■ Task objective: Give the listing below again in full, exactly as written.

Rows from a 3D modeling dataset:
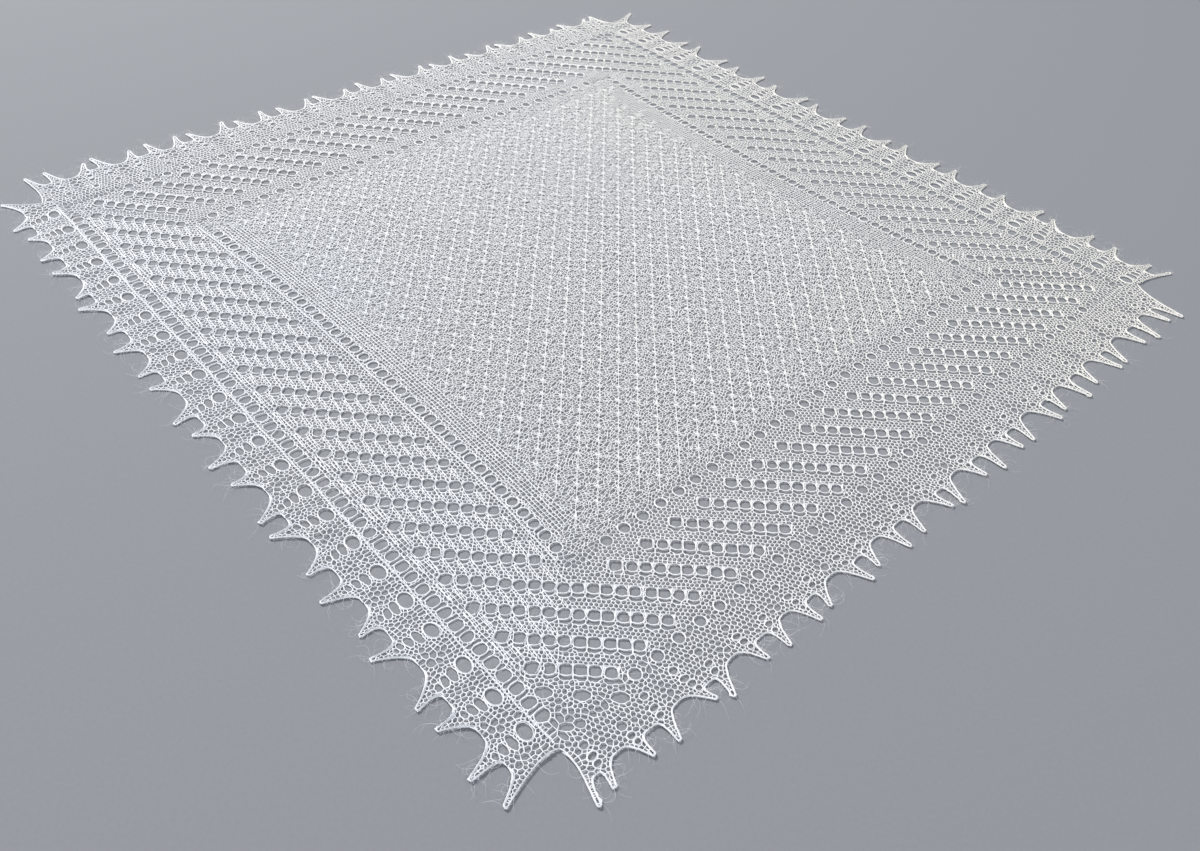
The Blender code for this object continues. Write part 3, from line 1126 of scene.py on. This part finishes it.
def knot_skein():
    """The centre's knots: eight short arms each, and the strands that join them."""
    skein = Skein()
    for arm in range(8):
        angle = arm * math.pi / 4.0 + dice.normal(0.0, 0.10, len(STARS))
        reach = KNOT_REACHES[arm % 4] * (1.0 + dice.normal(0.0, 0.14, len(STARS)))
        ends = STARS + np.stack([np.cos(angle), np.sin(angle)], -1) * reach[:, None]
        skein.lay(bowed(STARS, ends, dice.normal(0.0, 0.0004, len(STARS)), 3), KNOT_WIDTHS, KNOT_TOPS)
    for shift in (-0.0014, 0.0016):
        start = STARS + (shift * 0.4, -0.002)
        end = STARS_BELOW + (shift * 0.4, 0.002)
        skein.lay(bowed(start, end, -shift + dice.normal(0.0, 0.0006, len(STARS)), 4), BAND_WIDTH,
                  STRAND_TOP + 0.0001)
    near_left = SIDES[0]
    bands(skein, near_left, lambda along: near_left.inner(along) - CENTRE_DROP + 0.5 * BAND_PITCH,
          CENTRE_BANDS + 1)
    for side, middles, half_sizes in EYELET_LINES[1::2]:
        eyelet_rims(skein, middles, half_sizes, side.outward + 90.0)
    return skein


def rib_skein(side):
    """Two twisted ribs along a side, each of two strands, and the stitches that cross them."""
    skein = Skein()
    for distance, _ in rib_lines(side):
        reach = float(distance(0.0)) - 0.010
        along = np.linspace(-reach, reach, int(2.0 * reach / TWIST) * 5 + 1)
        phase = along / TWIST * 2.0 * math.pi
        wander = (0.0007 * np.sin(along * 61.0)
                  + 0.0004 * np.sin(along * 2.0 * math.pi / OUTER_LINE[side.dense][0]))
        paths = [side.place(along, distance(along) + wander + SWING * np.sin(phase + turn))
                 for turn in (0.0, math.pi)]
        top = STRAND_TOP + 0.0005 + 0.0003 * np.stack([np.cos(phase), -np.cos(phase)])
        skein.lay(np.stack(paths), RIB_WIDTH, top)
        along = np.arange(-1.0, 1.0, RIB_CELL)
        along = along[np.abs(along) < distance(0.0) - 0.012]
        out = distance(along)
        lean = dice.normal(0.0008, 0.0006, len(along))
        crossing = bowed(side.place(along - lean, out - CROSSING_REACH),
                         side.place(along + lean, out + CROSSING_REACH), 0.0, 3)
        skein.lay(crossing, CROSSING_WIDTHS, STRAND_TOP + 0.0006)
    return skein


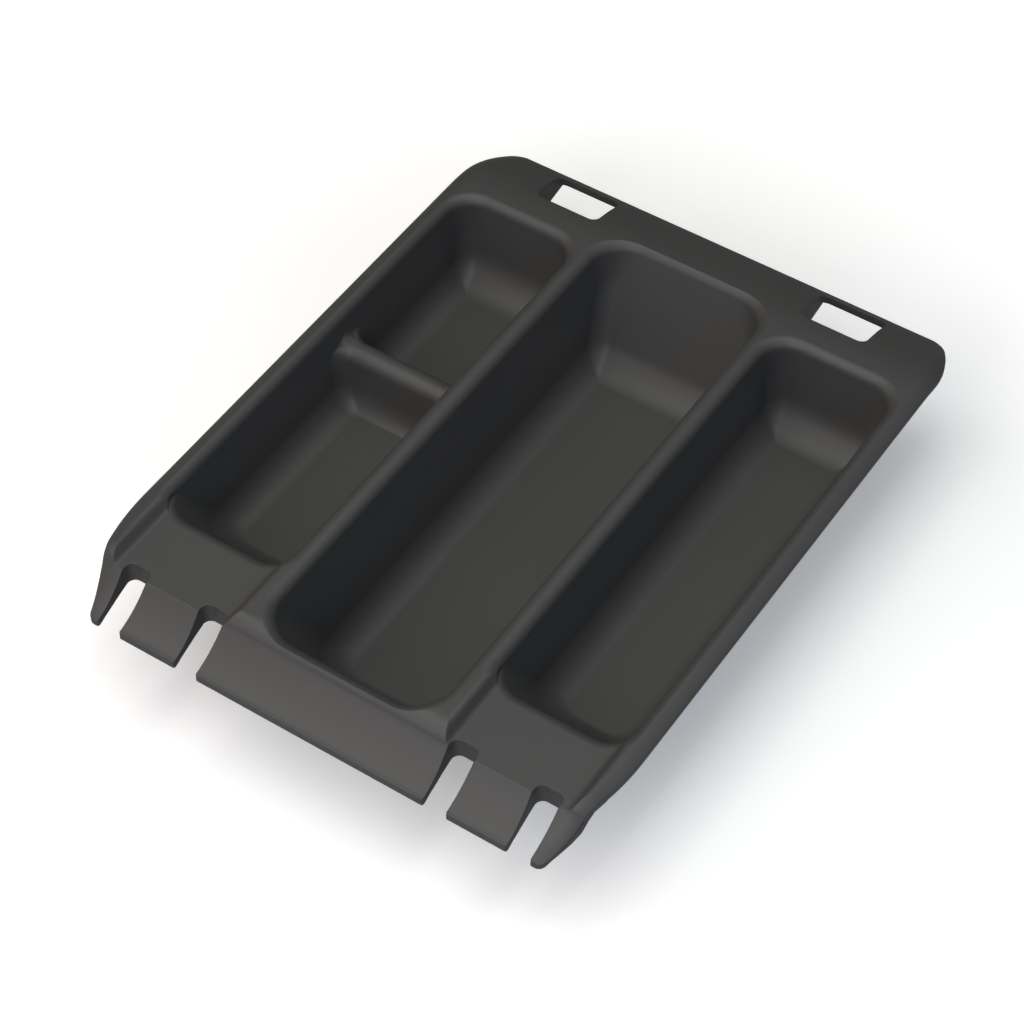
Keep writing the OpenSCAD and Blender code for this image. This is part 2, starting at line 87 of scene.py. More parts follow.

■ Completed exercise:
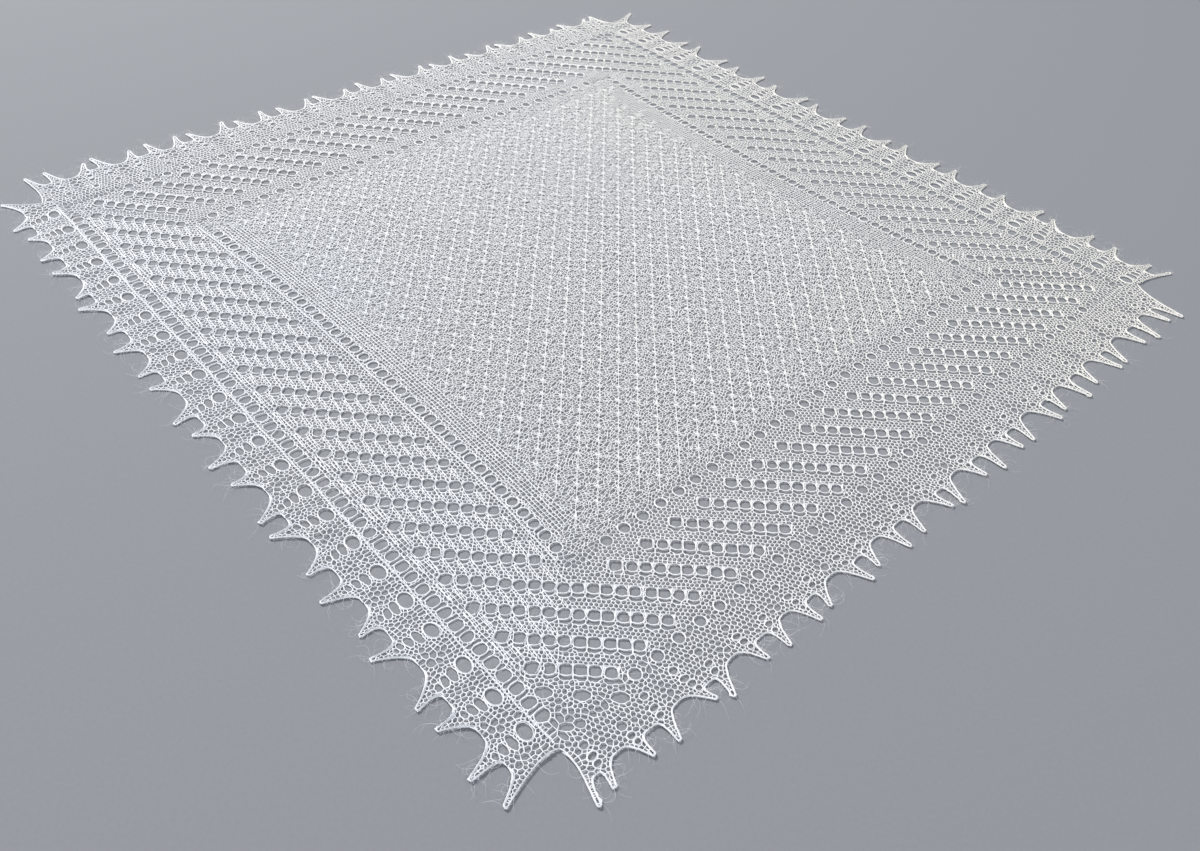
The Blender code for this object continues. Write part 3, from line 1126 of scene.py on. This part finishes it.
def knot_skein():
    """The centre's knots: eight short arms each, and the strands that join them."""
    skein = Skein()
    for arm in range(8):
        angle = arm * math.pi / 4.0 + dice.normal(0.0, 0.10, len(STARS))
        reach = KNOT_REACHES[arm % 4] * (1.0 + dice.normal(0.0, 0.14, len(STARS)))
        ends = STARS + np.stack([np.cos(angle), np.sin(angle)], -1) * reach[:, None]
        skein.lay(bowed(STARS, ends, dice.normal(0.0, 0.0004, len(STARS)), 3), KNOT_WIDTHS, KNOT_TOPS)
    for shift in (-0.0014, 0.0016):
        start = STARS + (shift * 0.4, -0.002)
        end = STARS_BELOW + (shift * 0.4, 0.002)
        skein.lay(bowed(start, end, -shift + dice.normal(0.0, 0.0006, len(STARS)), 4), BAND_WIDTH,
                  STRAND_TOP + 0.0001)
    near_left = SIDES[0]
    bands(skein, near_left, lambda along: near_left.inner(along) - CENTRE_DROP + 0.5 * BAND_PITCH,
          CENTRE_BANDS + 1)
    for side, middles, half_sizes in EYELET_LINES[1::2]:
        eyelet_rims(skein, middles, half_sizes, side.outward + 90.0)
    return skein


def rib_skein(side):
    """Two twisted ribs along a side, each of two strands, and the stitches that cross them."""
    skein = Skein()
    for distance, _ in rib_lines(side):
        reach = float(distance(0.0)) - 0.010
        along = np.linspace(-reach, reach, int(2.0 * reach / TWIST) * 5 + 1)
        phase = along / TWIST * 2.0 * math.pi
        wander = (0.0007 * np.sin(along * 61.0)
                  + 0.0004 * np.sin(along * 2.0 * math.pi / OUTER_LINE[side.dense][0]))
        paths = [side.place(along, distance(along) + wander + SWING * np.sin(phase + turn))
                 for turn in (0.0, math.pi)]
        top = STRAND_TOP + 0.0005 + 0.0003 * np.stack([np.cos(phase), -np.cos(phase)])
        skein.lay(np.stack(paths), RIB_WIDTH, top)
        along = np.arange(-1.0, 1.0, RIB_CELL)
        along = along[np.abs(along) < distance(0.0) - 0.012]
        out = distance(along)
        lean = dice.normal(0.0008, 0.0006, len(along))
        crossing = bowed(side.place(along - lean, out - CROSSING_REACH),
                         side.place(along + lean, out + CROSSING_REACH), 0.0, 3)
        skein.lay(crossing, CROSSING_WIDTHS, STRAND_TOP + 0.0006)
    return skein


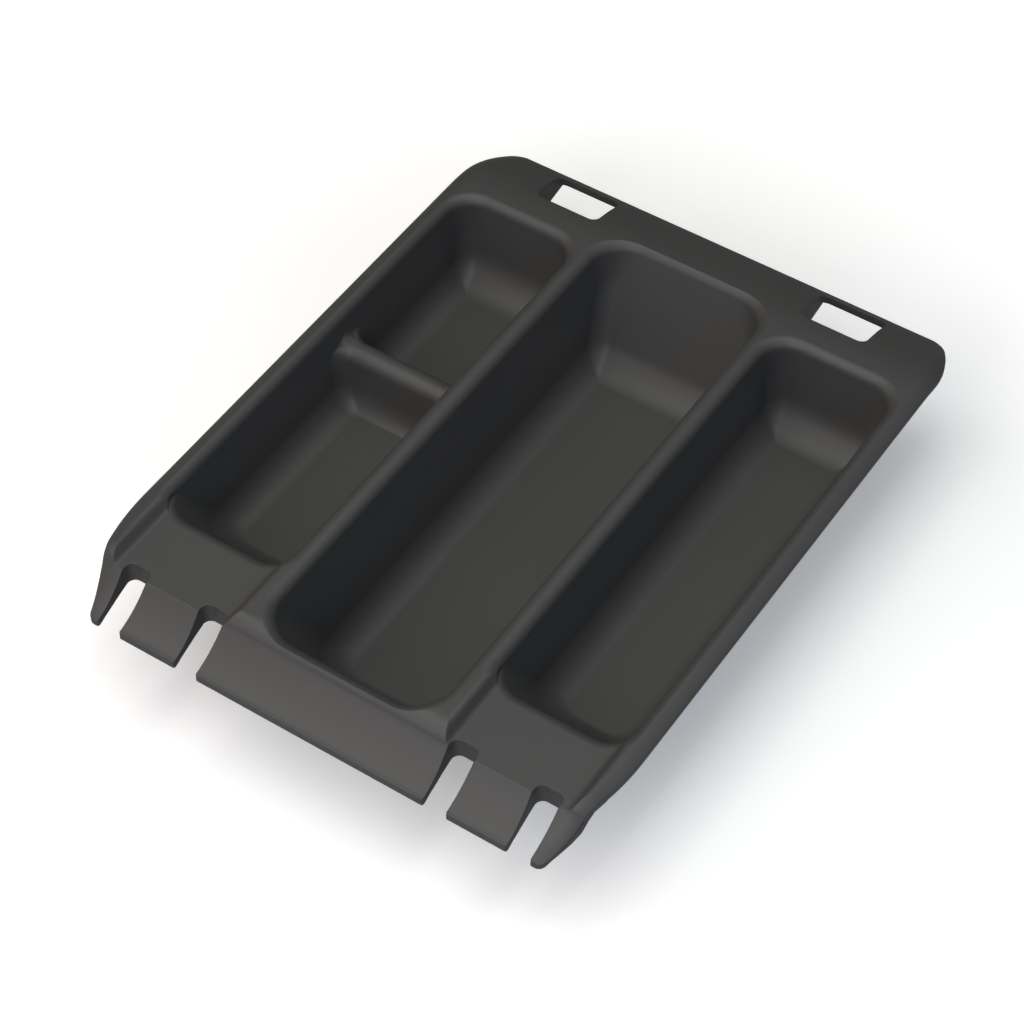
Keep writing the OpenSCAD and Blender code for this image. This is part 2, starting at line 87 of scene.py. More parts follow.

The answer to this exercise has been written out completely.